# Swedish/English/Italian: storkok



## LaTartaruga

Hi!

I wonder there's a word for when you cook a lot of food, so it will last for a long time. I can only come up with the swedish word 'storkok' (big cook).
Hope I've explained myself.


----------



## Wynn Mathieson

Well, in English if you were preparing a lot of food (say, to fill the freezer) you could "do a big cook" -- just as you could, for example, "do a big wash", were you aiming to get a lot of laundry done, or "do a big shop" if you wanted to stock up the larder...

Wynn


----------



## platoelio

Hi Latartaruga!

I don't know if there is a similar expression (so short and effective) in Italian, or, at least, nothing comes up to my mind right now. 
I assume you might say something like:
_Ho cucinato per tutta la settimana!
_but it depends on the context!

Ciao!


----------



## Hakro

On the other hand, _storkok_ means also "heron yoke", in Italian possibly "giogo di cicogna".


----------



## platoelio

Hakro said:


> On the other hand, _storkok_ means also "heron yoke", in Italian possibly "giogo di cicogna".
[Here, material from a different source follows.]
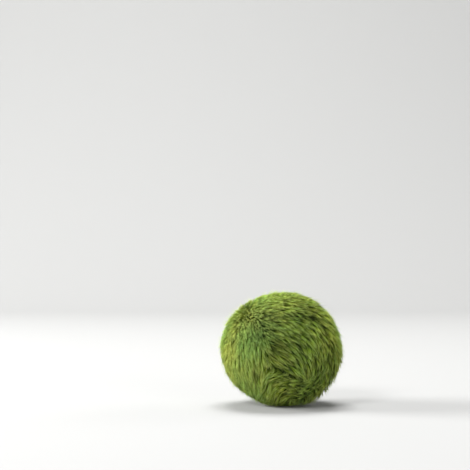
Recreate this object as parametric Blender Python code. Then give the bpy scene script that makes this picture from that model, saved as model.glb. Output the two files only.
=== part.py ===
"""A moss ball for a water tank: a long green pile over a round, hollow plastic cage.

Three pieces make it up. The cover is a ball of pile, and its outside is the reach of the fibre tips.
Inside it lies a cage with triangular windows, moulded in two halves that meet level with the ball's middle.
The ball rests on a small flat spot at the origin, with +Z up and its front facing -Y. Units are metres.
"""

import math

import bmesh
import bpy
from mathutils import Vector

# The ball over its fibre tips, before it is flattened where it rests
BALL_WIDTH = 0.0444
BALL_DEPTH = 0.0424
BALL_HEIGHT = 0.0408
FOOT_DEPTH = 0.0006  # how far the weight presses the pile flat

# Swellings and hollows of the pile, as the ball is seen from the front.
# Each has its angle, anticlockwise from the right-hand side, its lean towards the front, its height and half-width.
LUMPS = (
    ("full lower right", -54, 0.15, 0.0013, 20),
    ("flat lower left", -127, 0.10, -0.0006, 17),
    ("flat left", -165, 0.00, -0.0004, 13),
    ("full upper left", 147, 0.10, 0.0004, 12),
    ("flat crown", 107, 0.10, -0.0004, 18),
    ("full crown", 68, 0.00, 0.0003, 14),
    ("flat upper right", 17, 0.10, -0.0006, 15),
    ("full back", 60, -1.60, 0.0007, 30),
    ("hollow low back", -140, -1.20, -0.0005, 24),
)

# The cage and the room that the cover leaves for it
CAGE_RADIUS = 0.0176
RIB_WIDTH = 0.0009
RIB_DEPTH = 0.0020
SEAM_GAP = 0.0003  # between the two halves of the cage
COVER_GAP = 0.0004  # between the cage's hubs and the inside of the cover

# The mouth at the back, where the cover is drawn shut over the cage
MOUTH_RADIUS = 0.0015

# How finely the round shapes are faceted
COVER_SEGMENTS = 56
COVER_RINGS = 28
CAVITY_SUBDIVISIONS = 4
MOUTH_SEGMENTS = 16

MOSS_GREEN = (0.125, 0.200, 0.045, 1.0)
CAGE_GREY = (0.055, 0.055, 0.060, 1.0)

BALL_CENTRE = Vector((0.0, 0.0, BALL_HEIGHT / 2 - FOOT_DEPTH))


def clear_scene():
    for obj in list(bpy.data.objects):
        bpy.data.objects.remove(obj, do_unlink=True)


def make_material(name, colour, roughness):
    material = bpy.data.materials.new(name)
    material.use_nodes = True
    shader = material.node_tree.nodes["Principled BSDF"]
    shader.inputs["Base Color"].default_value = colour
    shader.inputs["Roughness"].default_value = roughness
    shader.inputs["Metallic"].default_value = 0.0
    return material


def object_from(mesh_builder, name, parent, material=None):
    """Turns a finished bmesh into a named object that hangs from the given parent."""
    mesh = bpy.data.meshes.new(name)
    mesh_builder.to_mesh(mesh)
    mesh_builder.free()
    obj = bpy.data.objects.new(name, mesh)
    if material:
        mesh.materials.append(material)
    bpy.context.scene.collection.objects.link(obj)
    obj.parent = parent
    return obj


def lump_direction(clock_deg, lean):
    """The way from the ball's middle to a lump. A positive lean brings it towards the front, which faces -Y."""
    clock = math.radians(clock_deg)
    return Vector((math.cos(clock), -lean, math.sin(clock))).normalized()


def tip_reach(direction):
    """How far the fibre tips reach from the ball's middle in this direction."""
    half = Vector((BALL_WIDTH / 2, BALL_DEPTH / 2, BALL_HEIGHT / 2))
    reach = 1.0 / math.sqrt(sum((d / h) ** 2 for d, h in zip(direction, half)))
    for _, clock_deg, lean, height, half_width_deg in LUMPS:
        away = direction.angle(lump_direction(clock_deg, lean))
        reach += height * math.exp(-((away / math.radians(half_width_deg)) ** 2))
    return reach


def make_cavity_cutter(parent):
    """The room for the cage: a ball a little larger than the cage's hubs."""
    shape = bmesh.new()
    bmesh.ops.create_icosphere(shape, subdivisions=CAVITY_SUBDIVISIONS, radius=CAGE_RADIUS + COVER_GAP)
    cutter = object_from(shape, "cavity_cutter", parent)
    cutter.location = BALL_CENTRE
    return cutter


def make_mouth_cutter(parent):
    """A straight neck from the room for the cage out through the back of the cover."""
    length = BALL_DEPTH
    shape = bmesh.new()
    bmesh.ops.create_cone(
        shape,
        cap_ends=True,
        segments=MOUTH_SEGMENTS,
        radius1=MOUTH_RADIUS,
        radius2=MOUTH_RADIUS,
        depth=length,
    )
    cutter = object_from(shape, "mouth_cutter", parent)
    cutter.rotation_euler = (math.radians(90), 0.0, 0.0)
    cutter.location = BALL_CENTRE + Vector((0.0, length / 2, 0.0))
    return cutter


def cut(obj, cutter):
    cutter.hide_render = True
    cutter.display_type = "WIRE"
    modifier = obj.modifiers.new(cutter.name, "BOOLEAN")
    modifier.operation = "DIFFERENCE"
    modifier.solver = "EXACT"
    modifier.object = cutter


def make_moss_cover(parent, material):
    """The pile as one closed body, out to the fibre tips, hollow for the cage and flat where it rests."""
    shape = bmesh.new()
    bmesh.ops.create_uvsphere(shape, u_segments=COVER_SEGMENTS, v_segments=COVER_RINGS, radius=1.0)
    for vertex in shape.verts:
        direction = vertex.co.normalized()
        vertex.co = BALL_CENTRE + direction * tip_reach(direction)
        vertex.co.z = max(vertex.co.z, 0.0)
    cover = object_from(shape, "moss_cover", parent, material)
    cut(cover, make_cavity_cutter(parent))
    cut(cover, make_mouth_cutter(parent))
    cover.data.shade_smooth()
    return cover


def put_on_cage(vertices):
    for vertex in vertices:
        vertex.co = vertex.co.normalized() * CAGE_RADIUS


def make_cage_surface():
    """The cage's outside as triangles. Eight ribs meet at most hubs, and four at the small ones between them."""
    shape = bmesh.new()
    bmesh.ops.create_cube(shape, size=1.0)
    bmesh.ops.subdivide_edges(shape, edges=shape.edges[:], cuts=1, use_grid_fill=True)
    put_on_cage(shape.verts)
    bmesh.ops.bisect_edges(shape, edges=shape.edges[:], cuts=1)
    bmesh.ops.poke(shape, faces=shape.faces[:])
    put_on_cage(shape.verts)
    return shape


def make_cage_half(name, side, parent, material):
    """Half of the cage, above the middle for side 1 and below it for side -1: ribs as deep radial fins."""
    shape = make_cage_surface()
    other_half = [face for face in shape.faces if face.calc_center_median().z * side < 0]
    bmesh.ops.delete(shape, geom=other_half, context="FACES")
    bmesh.ops.inset_individual(shape, faces=shape.faces[:], thickness=RIB_WIDTH / 2, use_even_offset=True)
    windows = [face for face in shape.faces if len(face.verts) == 3]
    bmesh.ops.delete(shape, geom=windows, context="FACES_ONLY")
    fins = bmesh.ops.extrude_face_region(shape, geom=shape.faces[:], use_keep_orig=True)
    for piece in fins["geom"]:
        if isinstance(piece, bmesh.types.BMVert):
            piece.co *= 1.0 - RIB_DEPTH / CAGE_RADIUS
    bmesh.ops.recalc_face_normals(shape, faces=shape.faces)
    half = object_from(shape, name, parent, material)
    half.location = BALL_CENTRE + Vector((0.0, 0.0, side * SEAM_GAP / 2))
    return half


def centre_over_origin(holder, cover):
    """Moves everything sideways so that the cover's outline is centred on the origin."""
    corners = [vertex.co for vertex in cover.data.vertices]
    for axis in (0, 1):
        low = min(corner[axis] for corner in corners)
        high = max(corner[axis] for corner in corners)
        holder.location[axis] = -(low + high) / 2


def main():
    clear_scene()
    holder = bpy.data.objects.new("moss_ball", None)
    bpy.context.scene.collection.objects.link(holder)
    moss = make_material("moss_pile", MOSS_GREEN, 0.9)
    plastic = make_material("cage_plastic", CAGE_GREY, 0.5)
    cover = make_moss_cover(holder, moss)
    make_cage_half("cage_upper_half", 1, holder, plastic)
    make_cage_half("cage_lower_half", -1, holder, plastic)
    centre_over_origin(holder, cover)


main()
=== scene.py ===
# %% [markdown]
# # A moss ball, fibre by fibre
#
# The real thing is a ball of long green pile drawn over a hollow plastic cage. Nearly all of its look comes from
# the pile: thousands of fibres that cling together in small locks, and locks that lie over each other like
# shingles, combed round the ball. A smooth ball with a fur picture on it would lose the soft edge and the dark
# gaps, so this lesson grows every fibre as a thin mesh tube.
#
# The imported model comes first. It fixes where everything is, in metres, with +Z up and the front towards -Y.

# %% Load the frame
import math

import bpy
import numpy as np
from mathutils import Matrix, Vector, noise
from mathutils.bvhtree import BVHTree


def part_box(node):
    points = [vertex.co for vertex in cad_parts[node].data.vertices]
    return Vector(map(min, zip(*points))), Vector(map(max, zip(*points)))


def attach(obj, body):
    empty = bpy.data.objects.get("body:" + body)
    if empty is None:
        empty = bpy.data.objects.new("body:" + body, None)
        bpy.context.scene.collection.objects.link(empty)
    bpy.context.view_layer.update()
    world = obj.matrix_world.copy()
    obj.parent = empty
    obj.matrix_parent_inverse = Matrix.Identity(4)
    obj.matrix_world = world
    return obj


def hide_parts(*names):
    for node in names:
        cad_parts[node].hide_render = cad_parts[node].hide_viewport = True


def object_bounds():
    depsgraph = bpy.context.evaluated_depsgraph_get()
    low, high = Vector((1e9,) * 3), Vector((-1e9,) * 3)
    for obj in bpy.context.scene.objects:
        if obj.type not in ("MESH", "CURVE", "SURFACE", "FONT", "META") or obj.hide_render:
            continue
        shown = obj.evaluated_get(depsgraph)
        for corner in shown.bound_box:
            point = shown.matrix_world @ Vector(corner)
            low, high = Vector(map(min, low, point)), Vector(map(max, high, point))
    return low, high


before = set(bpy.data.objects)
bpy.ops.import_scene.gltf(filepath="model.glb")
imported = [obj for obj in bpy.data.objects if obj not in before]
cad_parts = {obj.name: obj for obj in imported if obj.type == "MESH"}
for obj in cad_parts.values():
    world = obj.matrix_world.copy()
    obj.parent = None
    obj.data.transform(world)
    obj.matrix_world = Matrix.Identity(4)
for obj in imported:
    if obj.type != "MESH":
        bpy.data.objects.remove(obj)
cad_box = [list(corner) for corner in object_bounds()]
low, high = (Vector(corner) for corner in cad_box)
ball_size = high - low
print("ball, mm:", [round(side * 1000, 1) for side in ball_size])

# %% [markdown]
# ## Camera
#
# The photograph looks at the ball face on, from some way off, and has it small in the lower right of the frame.
# A long lens from half a metre gives the same flat outline. The ball's place in the frame is given in pixels, and
# one pixel is a known length at the ball, so two lines of arithmetic place the camera. No lens shift is needed.

# %% Place the camera
FRAME_PX = 470
BALL_WIDTH_PX = 124
BALL_CENTRE_PX = (281.6, 348.3)
LENS_MM = 100
SENSOR_MM = 36

pixel = ball_size.x / BALL_WIDTH_PX
frame_width = FRAME_PX * pixel
distance = frame_width * LENS_MM / SENSOR_MM
middle = (low + high) / 2
aim = Vector((
    middle.x - (BALL_CENTRE_PX[0] - FRAME_PX / 2) * pixel,
    middle.y,
    middle.z + (BALL_CENTRE_PX[1] - FRAME_PX / 2) * pixel,
))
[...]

What do you mean by "heron yoke" / "giogo di cicogna"?? I mean: I know what is a "yoke" (giogo) and a "heron" (cicogna)... but what is a "heron yoke" / "giogo di cicogna"??

I'm very curious!

Ciao!


----------



## Hakro

If you divide the word storkok "stork-ok" instead of "stor-kok" you get "heron yoke" / "giogo di cicogna" (stork = heron / cicogna, ok = yoke / giogo). 

What is a heron yoke? Well, if you use herons to pull your wagon you'll need heron yokes.


----------



## platoelio

Hakro said:


> What is a heron yoke? Well, if you use herons to pull your wagon you'll need heron yokes.


 

Thank you, Hakro!
Hope I'll never need one!


----------